PARIS (Reuters) – Lactalis is testing production at its Craon plant in northwest France that had been halted because dozens of babies were found ill last year after drinking salmonella-contaminated milk produced at the factory, the company said on Thursday.

Lactalis, one of the world’s largest dairy groups, had to recall 12 million tins in France and around the world due to the contamination, in a scandal that hit the reputation of France’s strategic agri-business industry in overseas markets.

“The tower number 2 has resumed since Sunday for test phases. We want to check, control, inspect, analyze to make sure that everything is compliant,” a Lactalis spokeswoman said.

“Since Sunday the results have been compliant, which is a rather positive step,” he said.

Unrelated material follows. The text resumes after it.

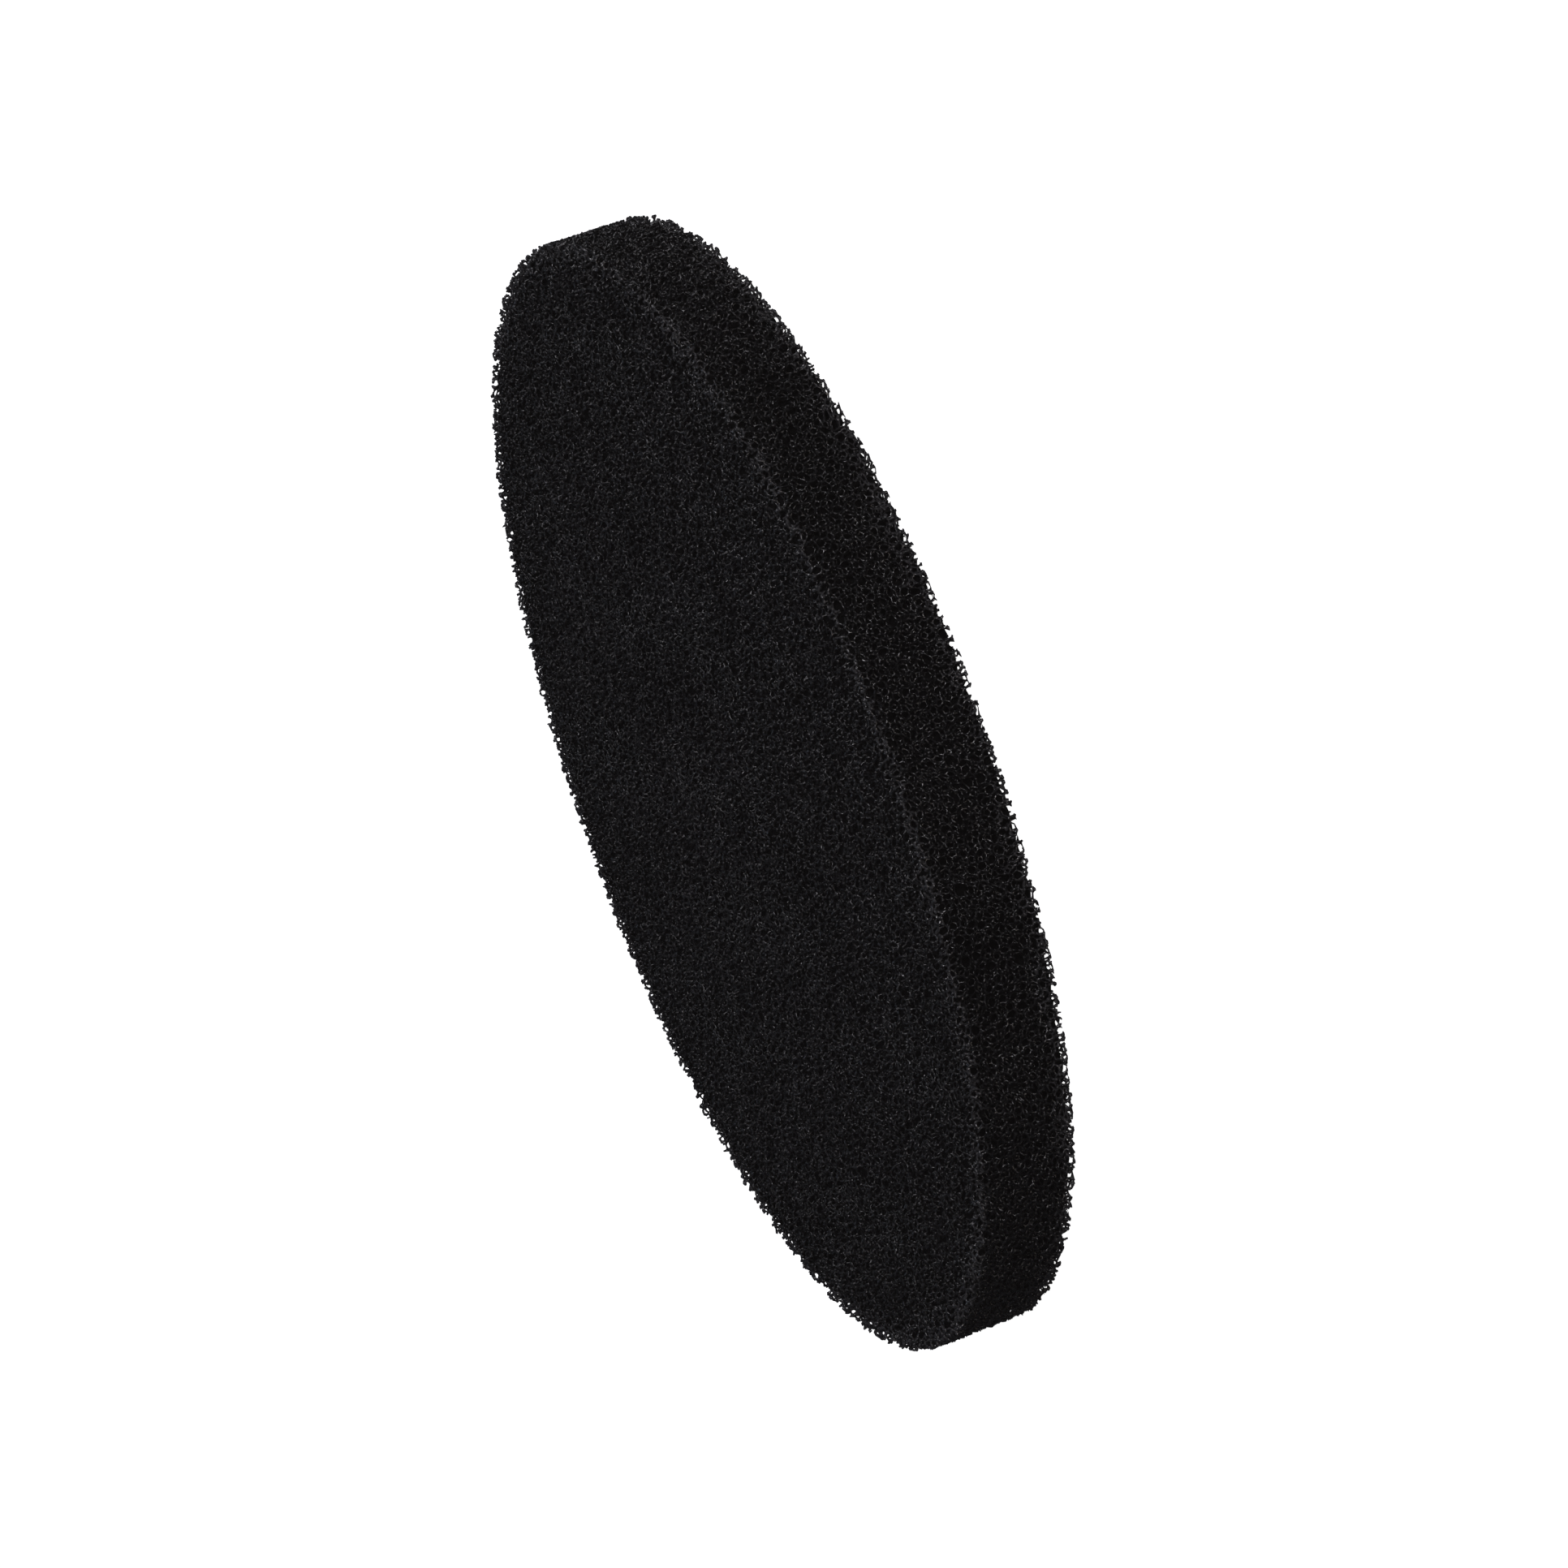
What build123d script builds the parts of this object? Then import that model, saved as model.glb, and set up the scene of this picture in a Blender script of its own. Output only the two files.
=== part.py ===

The plant had been halted since December after discovering the contamination in baby milk produced in the production tower number 1, which the group permanently shut due to the outbreak.

None of the products made at the plant will be sold on the market before farm ministry approval, the spokeswoman said. Output is limited to powder milk for adults for the moment.

More than 200 babies in France have been contaminated with Salmonella Agona since 2005, including 38 between mid-August and December last year, as well as 25 between 2006 and 2017 and 141 in 2005, said the Institut Pasteur, a French organization that monitors micro-organisms and diseases.

Lactalis CEO Emmanuel Besnier said in February that Lactalis could have been producing salmonella-tainted baby milk at the factory in Craon since 2005.

The crisis was likely to cost the company hundreds of millions of euros, he said.

It also hit French supermarket chains such as Leclerc, Auchan, Carrefour, and Systeme U which have all acknowledged that some of the baby milk remained on their shelves after the recall.